Captain K. J. G. Bartlett, “Air-Age Education: The Need for Realism in Short- and Long-term Planning” Captain Bartlett thinks that it is too much to teach air-geography and air-science and air-grammar and spelling in the schools. Wait till college.
They can learn about "research!"
“BOAC Wartime Services” Existed, Part II.
“Post-War Air Survey” The Air Minister has commissioned a review of the way that air survey will be done in Britain and the Colonies after the war. The RAF might have the equipment and expertise, but that doesn’t put the money in the hands of private contractors! Oh, just make them join the Volunteer Reserve and blur the distinction between private and public, like your Father did.

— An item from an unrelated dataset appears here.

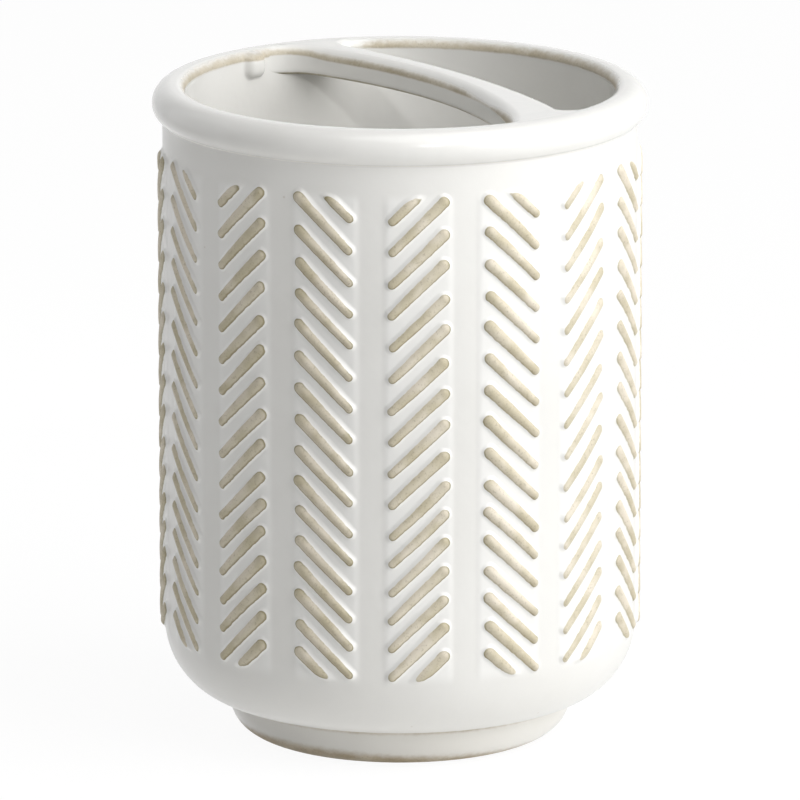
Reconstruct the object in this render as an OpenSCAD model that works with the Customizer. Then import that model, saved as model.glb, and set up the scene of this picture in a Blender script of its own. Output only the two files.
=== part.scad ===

“British Air Transport” If anyone is going to talk about talking about civil aviation, it should be the Commons.
“the Capetown Conference” If you can’t get to London to talk about talking about civil aviation, there’s also Capetown. Story exclusive to this paper! (Forty-five hours London-Capetown, twice a week, with stops in Johannesburg, Kasamo, Nairobi, Khartoum, Cairo, Malta and London, later Salisbury, Rhodesia in place of Kasamo.
Civil Aviation News
New York Port Authority urges recognition of New York as a starting point for services to the Far East! There are signs of civil aviation in Costa Rica! Railwayair! Rage against Pan-Am’s monopoly! I almost feel dizzy when I get to the bottom of the column and read of proposed plans for an “air car ferry” to the Isle of Wight and a budget for airport development in Ireland (£2500 for Dublin Airport, for example), because those qualify as real news stories.

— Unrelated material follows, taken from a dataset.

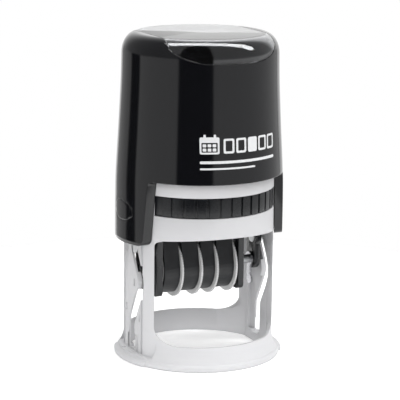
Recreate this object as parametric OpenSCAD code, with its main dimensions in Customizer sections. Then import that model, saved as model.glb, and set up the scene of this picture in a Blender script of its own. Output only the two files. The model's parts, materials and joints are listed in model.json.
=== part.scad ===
// Self-inking round date stamp. The text plate hangs face up under an ink pad.
// Pressing the handle lowers it through the frame and turns it over onto the paper.
// Millimetres. The origin is the centre of the base ring on the table, +Z is up,
// and the front, where the date wheels show, faces -Y.

/* [Print plate] */
// Radius of the round text plate
plate_r = 22.5; // [20:0.5:27]
// Height of the print face over the axle that the carrier turns on
face_h = 7; // [6:0.5:8.5]
// Thickness of the rubber text die
die_t = 2.3; // [1.5:0.1:3]
// Thickness of the rigid plate behind the die
backing_t = 1.3; // [1:0.1:1.6]

/* [Motion] */
// How far the handle travels
travel = 38.5; // [31:0.5:47]
// Gap left when the turning plate passes under the pad
pad_gap = 0.3; // [0.2:0.1:1]
// Gap between pieces that slide past each other
slide_gap = 0.25; // [0.2:0.05:0.35]
// Radial play of a shaft in its bore
shaft_play = 0.05; // [0.02:0.01:0.09]

/* [Frame] */
// Thickness of the round wall of the frame
wall = 1.4; // [1.2:0.1:1.8]
// Thickness of the flat side panels that carry the cam slots
panel_t = 1.8; // [1.7:0.1:2.2]
// Depth that the flat side panels are cut back from the round wall
flat_cut = 1.2; // [0.8:0.1:1.4]
// Height of the ring under the windows
ring_h = 8; // [6:0.5:11]
// How far the base flange stands out from the round wall
flange_out = 2.6; // [2:0.1:4]
// Thickness of the base flange
flange_t = 2.4; // [1.8:0.1:3.2]
// Height of the white band under the ink cassette
lower_band_h = 8.5; // [7:0.5:10]
// Height of the white band over the ink cassette
upper_band_h = 5; // [4.8:0.1:6]

/* [Ink] */
// Height of the ink cassette
cassette_h = 6.8; // [6.5:0.1:7.5]
// Thickness of the ink pad
pad_t = 1.4; // [1:0.1:1.5]

/* [Handle] */
// Wall thickness at the lower edge of the handle
handle_wall = 2.6; // [2.2:0.1:3.2]
// Wall thickness of the handle just under its rounded rim
rim_wall = 0.8; // [0.8:0.1:1.4]
// Height of the rounded rim
rim_h = 7; // [6:0.5:9]
// How far the rounded rim comes in
rim_in = 5.2; // [4.5:0.1:6]
// Room under the skirts when the handle is right down
skirt_room = 3.1; // [3:0.1:5]
// Half width of a side skirt at its top
skirt_half = 13.7; // [12.5:0.1:15]
// Thickness of the clear index window
window_t = 1.1; // [0.9:0.1:1.5]

/* [Date wheels] */
// Widths of the four drums from left to right
drum_w = [5.85, 6.25, 5, 6.25];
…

Claude Aldbury thinks that pilots should have Mach speed indicators. Hilery Fitz-Halberd writes, in connection with the bending of metal airscrews versus the disintegration of wooden ones on striking things, that this is the reason metal airscrews are impractical in counter-rotating uses. The metal ones bend, then interfere with the next blade inside, causing a momentary check to the engine, causing an internal reaction which tears the engine right out of the plane. “Realist” writes that he is very upset about BBC’s “Brains Trust” mentioning air accidents.
Mentioning air accidents will just lead people to believe that they happen. (Which they do, and that makes it even more important that no-one mention them!)
I hope that you do not miss Aero Digest this month, because my time has run short again for very good reasons which do not at all involve staying up till four in the morning to finish A Tree Grows in Brooklyn.